REPUBLIKA.CO.ID, DEPOK — Guru Besar Tetap bidang Sejarah Islam dan Arab Fakultas Ilmu Pengetahuan Budaya (FIB) Universitas Indonesia Prof Dr Apipudin melakukan kajian nasionalisme Islam pada era awal Orde Baru di Depok, Kamis (27/2/2025).
Dia menjelaskan bahwa Musabaqah Tilawatil Quran (MTQ) telah menjadi bagian integral dari penguatan solidaritas nasional di Indonesia pada awal pemerintahan Orde Baru dan berhasil diselenggarakan pertama kali pada 1968 di Makassar dengan mengumpulkan para pembaca Quran dari seluruh penjuru Indonesia.

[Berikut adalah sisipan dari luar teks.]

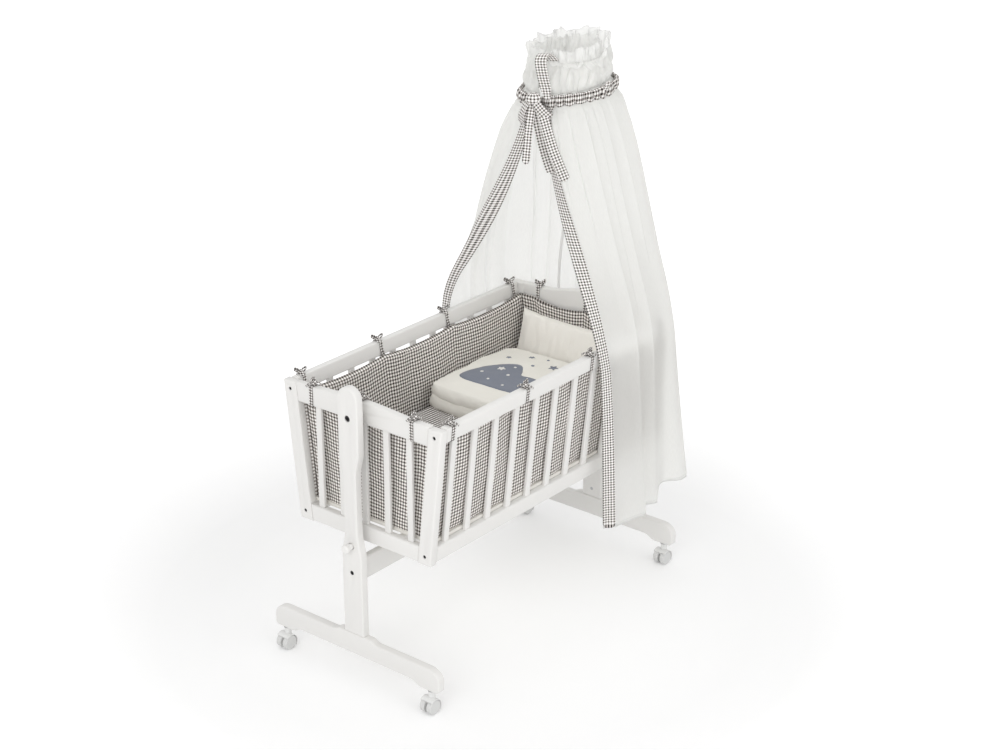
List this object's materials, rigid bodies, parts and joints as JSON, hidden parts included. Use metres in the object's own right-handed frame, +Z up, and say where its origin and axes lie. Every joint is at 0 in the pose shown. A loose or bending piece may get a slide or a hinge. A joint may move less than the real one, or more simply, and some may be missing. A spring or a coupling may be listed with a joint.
{
  "type": "swinging cradle",
  "caption": "Slatted wooden cradle that swings between two posts of a caster stand, with mattress, bumper, pillow, folded quilt and a gathered canopy on a pole",
  "frame": {"origin": "on the floor, below the middle of the cradle and of the stand", "axes": "+X from the foot end to the head end, +Y to the cradle's left side, +Z up"},
  "size_m": [1.1114, 0.6085, 1.5057],
  "materials": {
    "white_wood": "satin white lacquer",
    "base_board": "matt white lacquer",
    "steel": "satin zinc plate",
    "black_steel": "black oxide",
    "white_plastic": "satin",
    "caster_plastic": "satin",
    "wheel_plastic": "matt",
    "white_tube": "white powder coat",
    "gingham": "woven cotton check",
    "gingham_sheet": "woven cotton check",
    "cream_quilting": "quilted cotton",
    "voile": "sheer voile"
  },
  "bodies": {
    "stand": {"foot_end_stand_post": "white_wood", "foot_end_beam": "white_wood", "foot_end_base_bolt": "steel", "foot_end_pivot_bolt": "steel", "foot_end_stretcher_bolt": "black_steel", "foot_end_pivot_spacer": "white_plastic", "head_end_stand_post": "white_wood", "head_end_beam": "white_wood", "head_end_base_bolt": "steel", "head_end_pivot_bolt": "steel", "head_end_stretcher_bolt": "black_steel", "head_end_pivot_spacer": "white_plastic", "stretcher": "white_wood", "foot_end_left_caster_stem": "steel", "foot_end_right_caster_stem": "steel", "head_end_left_caster_stem": "steel", "head_end_right_caster_stem": "steel"},
    "cradle": {"foot_end_left_corner_post": "white_wood", "foot_end_right_corner_post": "white_wood", "foot_end_top_rail": "white_wood", "foot_end_bottom_rail": "white_wood", "foot_end_slat_1": "white_wood", "foot_end_slat_2": "white_wood", "foot_end_slat_3": "white_wood", "foot_end_slat_4": "white_wood", "foot_end_slat_5": "white_wood", "head_end_left_corner_post": "white_wood", "head_end_right_corner_post": "white_wood", "head_end_top_rail": "white_wood", "head_end_bottom_rail": "white_wood", "head_end_slat_1": "white_wood", "head_end_slat_2": "white_wood", "head_end_slat_3": "white_wood", "head_end_slat_4": "white_wood", "head_end_slat_5": "white_wood", "left_top_rail": "white_wood", "left_slatted_rail": "white_wood", "right_top_rail": "white_wood", "right_slatted_rail": "white_wood", "base_board": "base_board", "left_bumper": "gingham", "right_bumper": "gingham", "foot_end_bumper": "gingham", "head_end_bumper": "gingham", "mattress": "gingham_sheet", "pillow": "cream_quilting", "quilt": "cream_quilting", "canopy_pole": "white_tube", "canopy_clamp_top": "white_plastic", "canopy_clamp_bottom": "white_plastic", "canopy_cloth": "voile"},
    "locking_peg": {"locking_peg": "white_plastic"},
    "foot_end_left_caster": {"foot_end_left_caster_hood": "caster_plastic"},
    "foot_end_left_caster_wheels": {"foot_end_left_caster_wheels": "wheel_plastic"},
    "foot_end_right_caster": {"foot_end_right_caster_hood": "caster_plastic"},
    "foot_end_right_caster_wheels": {"foot_end_right_caster_wheels": "wheel_plastic"},
    "head_end_left_caster": {"head_end_left_caster_hood": "caster_plastic"},
    "head_end_left_caster_wheels": {"head_end_left_caster_wheels": "wheel_plastic"},
    "head_end_right_caster": {"head_end_right_caster_hood": "caster_plastic"},
    "head_end_right_caster_wheels": {"head_end_right_caster_wheels": "wheel_plastic"}
  },
  "joints": [
    {"name": "cradle_swing", "type": "hinge", "parent": "stand", "child": "cradle", "pos_m": [0, 0, 0.74], "axis": [1, 0, 0], "range_deg": [-12, 12]},
    {"name": "peg_push", "type": "slide", "parent": "stand", "child": "locking_peg", "axis": [1, 0, 0], "range_m": [0, 0.014]},
    {"name": "foot_end_left_caster_swivel", "type": "hinge", "parent": "stand", "child": "foot_end_left_caster", "pos_m": [-0.51, 0.2525, 0.0594], "axis": [0, 0, 1], "continuous": true},
    {"name": "foot_end_left_caster_roll", "type": "hinge", "parent": "foot_end_left_caster", "child": "foot_end_left_caster_wheels", "pos_m": [-0.518, 0.2525, 0.01975], "axis": [0, 1, 0], "continuous": true},
    {"name": "foot_end_right_caster_swivel", "type": "hinge", "parent": "stand", "child": "foot_end_right_caster", "pos_m": [-0.51, -0.2525, 0.0594], "axis": [0, 0, 1], "continuous": true},
    {"name": "foot_end_right_caster_roll", "type": "hinge", "parent": "foot_end_right_caster", "child": "foot_end_right_caster_wheels", "pos_m": [-0.518, -0.2525, 0.01975], "axis": [0, 1, 0], "continuous": true},
    {"name": "head_end_left_caster_swivel", "type": "hinge", "parent": "stand", "child": "head_end_left_caster", "pos_m": [0.51, 0.2525, 0.0594], "axis": [0, 0, 1], "continuous": true},
    {"name": "head_end_left_caster_roll", "type": "hinge", "parent": "head_end_left_caster", "child": "head_end_left_caster_wheels", "pos_m": [0.502, 0.2525, 0.01975], "axis": [0, 1, 0], "continuous": true},
    {"name": "head_end_right_caster_swivel", "type": "hinge", "parent": "stand", "child": "head_end_right_caster", "pos_m": [0.51, -0.2525, 0.0594], "axis": [0, 0, 1], "continuous": true},
    {"name": "head_end_right_caster_roll", "type": "hinge", "parent": "head_end_right_caster", "child": "head_end_right_caster_wheels", "pos_m": [0.502, -0.2525, 0.01975], "axis": [0, 1, 0], "continuous": true}
  ]
}
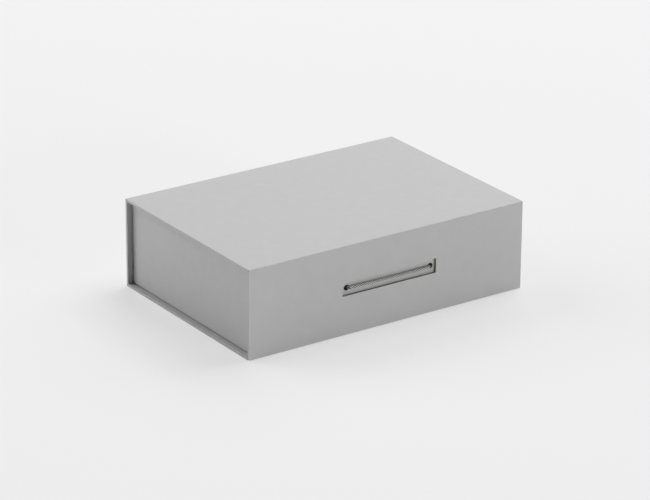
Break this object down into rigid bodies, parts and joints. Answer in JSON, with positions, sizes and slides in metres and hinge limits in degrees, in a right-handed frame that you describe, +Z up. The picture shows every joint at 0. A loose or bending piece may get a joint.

"Hal ini menjadi langkah strategis pemerintahan Presiden Suharto untuk memperkuat hubungan dengan komunitas Muslim di Indonesia pasca peristiwa G30S/PKI 1965," kata dia.
Ia mengatakan, menteri agama saat itu, KH Mohammad Dahlan, membuka MTQ pertama dengan membacakan pesan Presiden Suharto tentang pentingnya dukungan umat Islam dalam pembangunan bangsa berdasarkan ajaran Quran. Pada MTQ kedua di Bandung,1969, Ketua MPRS Jenderal A.H. Nasution menekankan pentingnya mengamalkan Quran, bukan sekadar membacanya.
MTQ ketiga yang digelar di Banjarmasin pada 1970 semakin mengokohkan peran Islam di ranah publik dengan partisipasi luas masyarakat dan siaran langsung melalui RRI, yang berperan penting dalam menyebarluaskan pesan religius MTQ.
“MTQ juga menjadi ajang bagi Indonesia untuk berpartisipasi dalam MTQ internasional di Malaysia. Kompetisi ini tidak hanya mempererat hubungan bilateral antara kedua negara, tetapi juga menegaskan peran Islam dalam melawan pengaruh komunisme di Asia Tenggara.” ujar dia.
Lebih lanjut, ia menjelaskan, festival MTQ tidak hanya berfungsi sebagai ajang keagamaan, tetapi juga sebagai simbol politik untuk merangkul elemen Islam dalam upaya pembangunan nasional. Orde Baru memanfaatkan momentum ini untuk memperkuat kesatuan nasional dan menciptakan sinergi antara Islam dan nasionalisme dalam konteks Perang Dingin.